A Scion of the Times

Description

80 pages
$5.00
ISBN 0-902104-18-5

Author

Publisher

Year

1987

Contributor

Reviewed by Chris Redmond

Chris Redmond is Director of Internal Communications at the University
of Waterloo.

Review

Be wise, original, interesting, and witty, and do it in 800 words and frequently: that challenge faces newspaper columnists such as Ian Johnston. This paper-covered book consists of columns by Johnston which ran in the Nanaimo (British Columbia) Times from 1980 to 1986. Some of the 27 selections live up to the challenge.

In a brief introduction the author notes that he was a drama reviewer before becoming a columnist, and though he implies that the column has carried on that interest, there is little sign of it, apart from frequent references to popular music — which is not surprising in a commentator who is clearly writing for, and as a member of, the sixties generation.
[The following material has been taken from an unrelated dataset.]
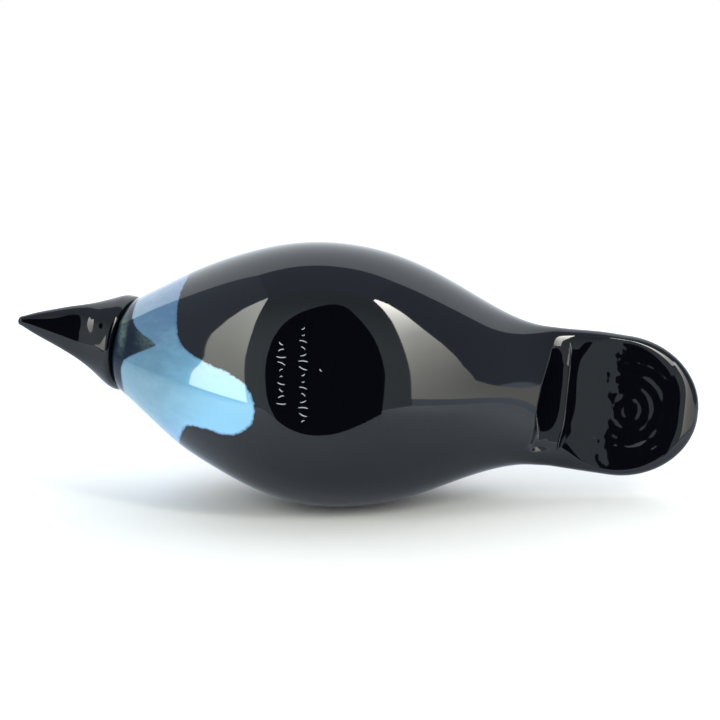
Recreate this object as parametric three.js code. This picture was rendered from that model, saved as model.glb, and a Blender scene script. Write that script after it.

A column on John Lennon’s assassination is one of the most revealing, though it says nothing that others did not also say.

Johnston can certainly turn a phrase, as when he calls hashish “the soft brown goddess in the tinfoil dress,” and he loves to ring wry changes on familiar sayings and classical authors. Many of the columns suffer from over-cuteness, and the desperate need (perhaps imposed by the genre) to be complete and balanced and impressive within frighteningly few paragraphs. When the subject is the foibles of British Columbia cabinet ministers, that may be possible. When it’s the American psyche, the columnist bites off too much.

Fuzzy and poorly-spaced type demonstrate how hard it is to produce a real book using desk-top publishing.